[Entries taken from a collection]
────────────────────

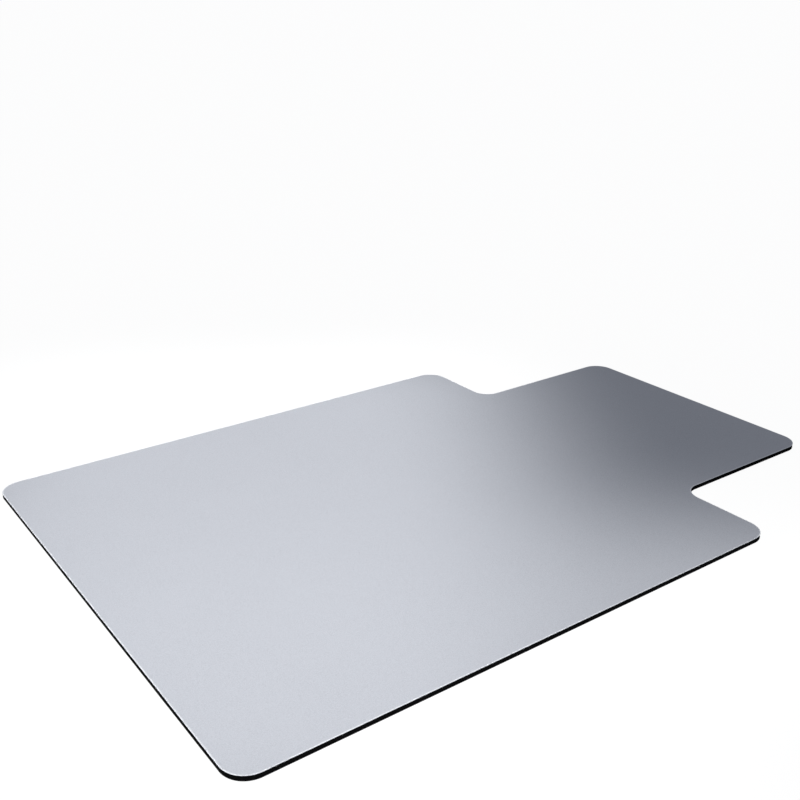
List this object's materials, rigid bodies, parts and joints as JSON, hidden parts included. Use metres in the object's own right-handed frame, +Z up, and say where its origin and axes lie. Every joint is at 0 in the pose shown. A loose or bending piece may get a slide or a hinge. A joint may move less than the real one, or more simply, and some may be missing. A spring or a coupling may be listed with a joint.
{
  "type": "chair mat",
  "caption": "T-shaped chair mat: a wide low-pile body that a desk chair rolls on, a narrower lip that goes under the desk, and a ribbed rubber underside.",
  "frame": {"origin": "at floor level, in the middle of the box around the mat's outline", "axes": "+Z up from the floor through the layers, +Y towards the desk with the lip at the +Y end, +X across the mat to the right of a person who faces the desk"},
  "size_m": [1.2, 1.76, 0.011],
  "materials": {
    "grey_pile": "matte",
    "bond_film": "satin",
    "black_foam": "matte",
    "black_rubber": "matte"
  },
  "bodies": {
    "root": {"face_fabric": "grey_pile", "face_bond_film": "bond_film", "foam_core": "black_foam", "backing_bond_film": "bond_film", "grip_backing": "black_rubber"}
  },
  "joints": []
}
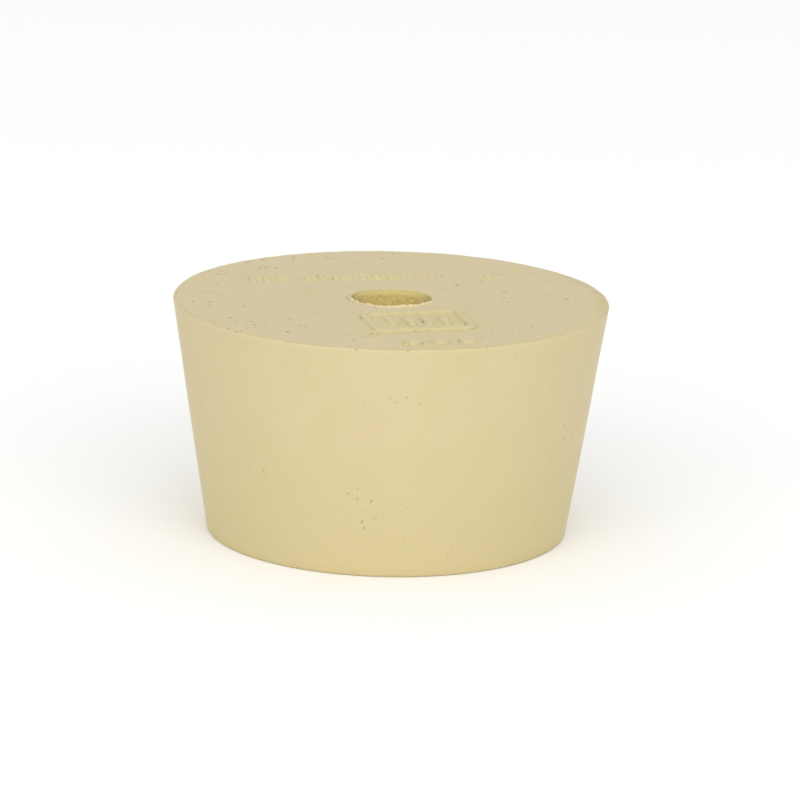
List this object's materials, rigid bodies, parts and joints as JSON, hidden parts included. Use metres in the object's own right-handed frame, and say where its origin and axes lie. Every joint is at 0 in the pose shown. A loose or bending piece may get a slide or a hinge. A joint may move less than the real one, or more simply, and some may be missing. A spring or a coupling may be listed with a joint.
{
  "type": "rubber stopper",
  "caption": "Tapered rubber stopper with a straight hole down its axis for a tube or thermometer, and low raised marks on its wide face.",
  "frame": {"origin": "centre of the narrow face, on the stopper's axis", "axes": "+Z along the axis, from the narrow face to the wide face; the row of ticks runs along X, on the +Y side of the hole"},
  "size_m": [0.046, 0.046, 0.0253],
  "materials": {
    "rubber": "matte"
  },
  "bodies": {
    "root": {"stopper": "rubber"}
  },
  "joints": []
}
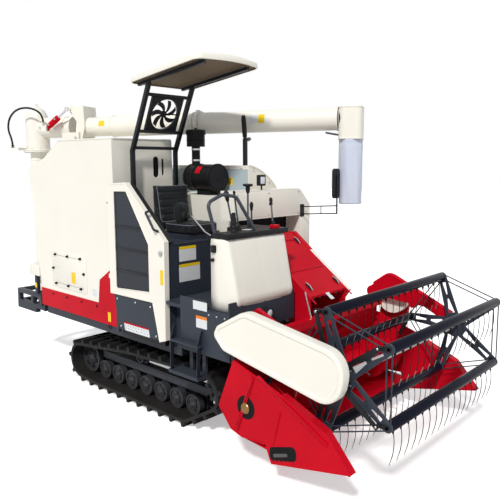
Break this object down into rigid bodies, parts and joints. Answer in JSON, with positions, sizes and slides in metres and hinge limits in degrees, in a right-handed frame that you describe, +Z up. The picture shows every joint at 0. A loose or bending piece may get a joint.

────────────────────

-- INSTRUCTIONS TO FOLLOW --
Locate the string "included" in the listing above and copy every line where it occurs.

-- RESPONSE TO THE TASK --
List this object's materials, rigid bodies, parts and joints as JSON, hidden parts included. Use metres in the object's own right-handed frame, +Z up, and say where its origin and axes lie. Every joint is at 0 in the pose shown. A loose or bending piece may get a slide or a hinge. A joint may move less than the real one, or more simply, and some may be missing. A spring or a coupling may be listed with a joint.
List this object's materials, rigid bodies, parts and joints as JSON, hidden parts included. Use metres in the object's own right-handed frame, and say where its origin and axes lie. Every joint is at 0 in the pose shown. A loose or bending piece may get a slide or a hinge. A joint may move less than the real one, or more simply, and some may be missing. A spring or a coupling may be listed with a joint.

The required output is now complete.